APPEAL by the plaintiff, Benjamin Salter, from an interlocutory judgment of the Supreme Court in favor of the defendant, entered in the office of the clerk of the county of New York on the 23d day of February, 1912, upon the decision of the court, rendered after a trial at the New York Special Term,
sustaining the defendant's demurrer to the complaint upon the ground of improper joinder of causes of action.
Thomas W. Churchill of counsel [Ernest W. Marlow with him on the brief],Churchill & Marlow, attorneys, for the appellant.

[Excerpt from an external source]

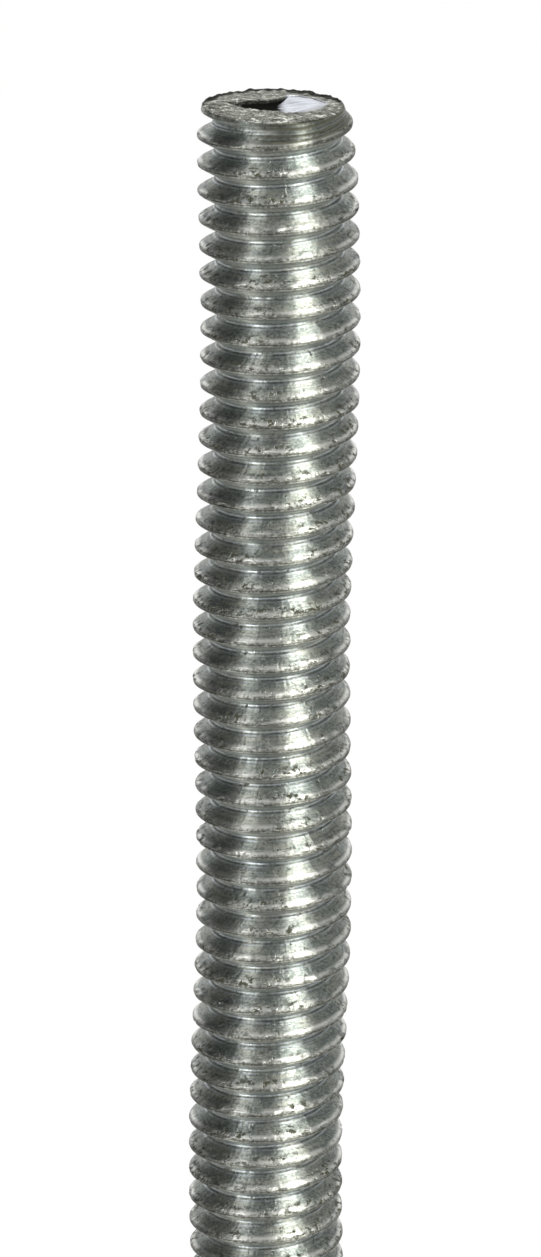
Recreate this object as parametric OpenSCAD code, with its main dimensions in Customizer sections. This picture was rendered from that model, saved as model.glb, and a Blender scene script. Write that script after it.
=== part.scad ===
// Threaded rod: zinc-plated steel with a rolled right-hand inch thread along all of its length.
// The foot is cut square and bevelled. The top end was cropped by a shear, which left a ledge of
// smeared metal at the left, a smooth pit beside it and a pressed collar at the right.
// Millimetres. +Z runs up the rod, the origin is the centre of the foot, and -Y is the front.

/* [Rod] */
// Length from the foot to the top of the cropped end
rod_length = 76.2; // [40:0.1:82]
// Bevel around the foot, measured along the radius and along the rod
foot_bevel = 0.45; // [0.1:0.05:0.6]

/* [Thread] */
// Diameter over the crests, for a 5/16 inch rod
major_d = 7.94; // [7.5:0.01:9]
// Distance from one turn to the next, for 18 turns to the inch
pitch = 1.411; // [1.38:0.001:1.6]
// Depth of the groove from crest to root
thread_depth = 0.86; // [0.6:0.01:0.95]
// Width of the flat along a crest
crest_w = 0.27; // [0.15:0.01:0.4]
// Width of the flat along a root
root_w = 0.15; // [0.1:0.01:0.3]
// Straight facets that make one turn
turn_facets = 26; // [12:2:26]

/* [Crook] */
// How far the rod snakes to each side of a straight line
crook = 0.11; // [0:0.01:0.3]
// Length of one full wave of that snaking
crook_wave = 28; // [20:0.5:60]

/* [Cropped end] */
// Drop from the end to the middle of the first crest at the left
first_crest_drop = 0.2; // [0.1:0.01:0.4]
// Bevel around the end, measured along the radius
end_bevel = 0.47; // [0.2:0.01:0.6]
// Height of that bevel along the rod
end_bevel_h = 0.3; // [0.15:0.01:0.5]
// Turn of the ledge's front side from the left-right direction, in degrees
ledge_turn = 33; // [10:1:45]
// Distance of the ledge's front side from the rod's middle
ledge_front = 1.15; // [0.6:0.05:1.6]
// Distance of the ledge's right side from the rod's middle
ledge_right = 0.35; // [0:0.05:1]
// Depth of the step in front of the ledge, along the ledge's right side
step_h = 0.12; // [0.05:0.01:0.2]
// Fall of the end towards the front, in degrees
front_fall = 2.5; // [1:0.5:4]
// Width of the smooth pit where it meets the end
pit_w = 3.7; // [2.5:0.1:4.2]
// Depth of the pit at its middle
pit_depth = 0.4; // [0.2:0.01:0.6]
// Place of the pit's middle, to the right of the rod's middle
pit_right = 0.8; // [0.4:0.05:1]
// Place of the pit's middle, behind the rod's middle
pit_back = 0.55; // [0:0.05:0.8]
// Height of the collar that the shear pressed over the first groove at the right
collar_h = 0.95; // [0.6:0.05:1.2]
// Distance from the crests in to the collar's upper edge, at the far right
collar_top_inset = 0.64; // [0.5:0.01:0.8]
// Distance from the crests in to the collar's lower edge, at the far right
collar_foot_inset = 0.2; // [0.1:0.01:0.4]
// Shift of the collar to the right, which lets it sink into the rod at the left
collar_shift = 0.45; // [0.3:0.05:0.6]

/* [Hidden] */

major_r = major_d / 2;
root_r = major_r - thread_depth;

// Crest, flank, root and flank, as [place along one turn, radius]
turn_profile = [
    [-crest_w / 2, major_r],
    [crest_w / 2, major_r],
    [(pitch - root_w) / 2, root_r],
    [(pitch + root_w) / 2, root_r],
];
steps = len(turn_profile);

// Whole turns run past both ends, which the bar then trims.
// The left side is half a turn round from the side where each turn starts.
left_crest_z = rod_length - first_crest_drop;
turns = ceil(left_crest_z / pitch + 1/2) + 1;
rows = turns * steps;
start_z = left_crest_z - pitch / 2 - (turns - 1) * pitch;

// Room that carries a cutting shape clear of what it cuts
margin = 1;

// How far the rod's middle lies to the right of a straight line at height z
function sway(z) = crook * sin(360 * z / crook_wave);

// One corner of the thread's skin: rows run up the profile, columns run round the rod
function skin_point(row, column) =
    let (
        spot = turn_profile[row % steps],
        z = start_z + (floor(row / steps) + column / turn_facets) * pitch + spot[0],
        a = 360 * column / turn_facets
    )
    [spot[1] * cos(a) + sway(z), spot[1] * sin(a), z];

// A column past the last one is the first column again, one turn higher up
function skin_index(row, column) =
    column < turn_facets
        ? row * turn_facets + column
        : (row + steps) * turn_facets + column - turn_facets;

module thread_body() {
    skin = [
        for (row = [0 : rows + steps - 1], column = [0 : turn_facets - 1])
            skin_point(row, column)
    ];
    low_z = start_z;
    high_z = start_z + (turns + 1) * pitch;
    low_hub = len(skin);
    high_hub = low_hub + 1;
    top_row = rows - 1;
    walls = [
        for (row = [0 : top_row - 1], column = [0 : turn_facets - 1])
            let (
                a = skin_index(row, column),
                b = skin_index(row, column + 1),
                c = skin_index(row + 1, column + 1),
                d = skin_index(row + 1, column)
            )
            each [[a, c, b], [a, d, c]]
    ];
    // Each end is a fan over one turn of its last row and over the step that closes that turn
    low_end = [
        for (column = [0 : turn_facets - 1])
            [low_hub, skin_index(0, column), skin_index(0, column + 1)],
        for (row = [0 : steps - 1])
            [low_hub, skin_index(row + 1, 0), skin_index(row, 0)],
    ];
    high_end = [
        for (column = [0 : turn_facets - 1])
            [high_hub, skin_index(top_row, column + 1), skin_index(top_row, column)],
        for (row = [top_row : top_row + steps - 1])
            [high_hub, skin_index(row, 0), skin_index(row + 1, 0)],
    ];
    polyhedron(
        points = concat(skin, [[sway(low_z), 0, low_z], [sway(high_z), 0, high_z]]),
        faces = concat(walls, low_end, high_end),
        convexity = 10
    );
}

// The collar fills the first groove at the right, and leans as the thread climbs there
module collar() {
    foot_r = major_r - collar_foot_inset - collar_shift;
    slope = (collar_top_inset - collar_foot_inset) / collar_h;
    climb = atan(pitch / (PI * major_d));
    translate([collar_shift, 0, rod_length - collar_h])
        rotate([climb, 0, 0])
            cylinder(
                h = collar_h + margin,
                r1 = foot_r,
                r2 = foot_r - slope * (collar_h + margin),
                $fn = 96
            );
}

// The plain bar that trims the thread: bevelled foot, bevelled cropped end
module foot_trim() {
    foot_r = major_r - foot_bevel;
    cylinder(h = foot_bevel + margin, r1 = foot_r, r2 = foot_r + foot_bevel + margin, $fn = 96);
}

module end_trim() {
    end_r = major_r - end_bevel;
    slope = end_bevel / end_bevel_h;
    reach = end_bevel_h + margin;
    translate([0, 0, rod_length - reach])
        cylinder(h = reach, r1 = end_r + reach * slope, r2 = end_r, $fn = 96);
}

// Plan of the ledge: all that lies behind its front side and left of its right side
module ledge_block() {
    translate([0, 0, rod_length - margin])
        intersection() {
            rotate([0, 0, ledge_turn])
                translate([-2 * major_d, ledge_front, 0])
                    cube([4 * major_d, major_d, 3 * margin]);
            translate([ledge_right - 2 * major_d, -major_d, 0])
                cube([2 * major_d, 2 * major_d, 3 * margin]);
        }
}

module front_step() {
    translate([0, 0, rod_length - step_h])
        rotate([front_fall, 0, 0])
            translate([-major_d, -major_d, 0])
                cube([2 * major_d, 2 * major_d, 2 * margin]);
}

module pit() {
    ball_r = (pow(pit_w / 2, 2) + pow(pit_depth, 2)) / (2 * pit_depth);
    translate([pit_right, pit_back, rod_length - step_h - pit_depth + ball_r])
        sphere(r = ball_r, $fn = 96);
}

module cropped_end() {
    translate([sway(rod_length), 0, 0])
        difference() {
            end_trim();
            difference() {
                union() {
                    front_step();
                    pit();
                }
                ledge_block();
            }
        }
}

module threaded_rod() {
    color("#8f9690")
        intersection() {
            union() {
                thread_body();
                translate([sway(rod_length), 0, 0]) collar();
            }
            union() {
                foot_trim();
                translate([0, 0, foot_bevel + margin / 2])
                    cylinder(h = rod_length - foot_bevel - margin - end_bevel_h, r = major_r + margin, $fn = 96);
                cropped_end();
            }
        }
}

threaded_rod();
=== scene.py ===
"""A zinc-plated threaded rod on a pale floor, in the frame of its CAD model.

The rod is one closed mesh. Its rows run along the helix of the thread and its columns stand one
above the other, so crests, flanks and roots each have rows of their own. The cropped end and the
plain foot close it. Lengths are in millimetres until the mesh is made, and angles run from the
right towards the back.
"""

import math

import bmesh
import bpy
import numpy as np
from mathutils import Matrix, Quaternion, Vector, noise


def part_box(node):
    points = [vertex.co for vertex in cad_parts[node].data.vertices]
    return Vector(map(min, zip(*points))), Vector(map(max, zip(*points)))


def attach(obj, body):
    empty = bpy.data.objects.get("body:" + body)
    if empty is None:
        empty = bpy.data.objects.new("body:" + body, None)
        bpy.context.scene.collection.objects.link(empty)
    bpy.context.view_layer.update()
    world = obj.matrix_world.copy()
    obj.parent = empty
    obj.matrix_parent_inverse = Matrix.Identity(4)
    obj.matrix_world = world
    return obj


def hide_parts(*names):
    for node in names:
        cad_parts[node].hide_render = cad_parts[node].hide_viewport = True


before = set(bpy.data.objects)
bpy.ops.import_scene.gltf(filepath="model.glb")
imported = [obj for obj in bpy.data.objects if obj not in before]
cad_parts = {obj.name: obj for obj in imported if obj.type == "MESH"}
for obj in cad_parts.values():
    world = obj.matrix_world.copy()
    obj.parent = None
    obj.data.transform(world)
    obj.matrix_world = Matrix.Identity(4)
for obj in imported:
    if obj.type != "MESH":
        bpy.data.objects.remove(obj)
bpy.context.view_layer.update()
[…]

John Hall Jones, for the respondent.
The first cause of action set up in the complaint alleges that the defendant is a National bank; that at divers times between the 10th day of February, 1910, and the 1st day of November, 1910, the plaintiff delivered various sums of money to the defendant, which it received on deposit, and agreed to repay to this plaintiff, or to his order, on demand; that on the 10th of February, 1911, there remained in the hands of the defendant of the said money so deposited a balance undrawn of $5,059.75; that on that day plaintiff duly demanded repayment of said balance; that defendant has paid $56.75, leaving a balance due of $5,003, which it refused to pay. The second cause of action alleges that on or about the 19th of August, 1910, at Friendship, N.Y. , the Citizens' National Bank made its certain check or draft directed to the National Park Bank to the order of plaintiff for the sum of $5,000, which, on the 22d of August, 1910, plaintiff delivered to defendant duly indorsed for deposit to the plaintiff's account with defendant bank; that thereafter, and before the 10th of February, 1911, the exact time being unknown to plaintiff, the defendant, without the knowledge or consent of the plaintiff, unlawfully converted said check or draft or the proceeds thereof to its own use. The third cause of action alleges that the defendant negligently employed and allowed to act as its vice-president and agent one Belling, among other things, for the purpose of dealing with customers and depositors of the defendant and receiving checks and money for deposit; that he was not a proper person to act as an officer of a banking corporation, and that by reason thereof and of his dishonest habits and traits, the said Belling was wholly unfit and incompetent to act as such agent and officer, which defendant, its president and board of directors well
knew; that on or about the 22d of August, 1910, plaintiff made a deposit of a check or draft for the sum of $5,000 with defendant by delivering the same to the said Belling for deposit with the defendant to the credit of this plaintiff; that said Belling, while acting in the course of his duties as agent and officer of the defendant bank, wrongfully and unlawfully took said check, and wrongfully disposed of the same and converted it to his own use.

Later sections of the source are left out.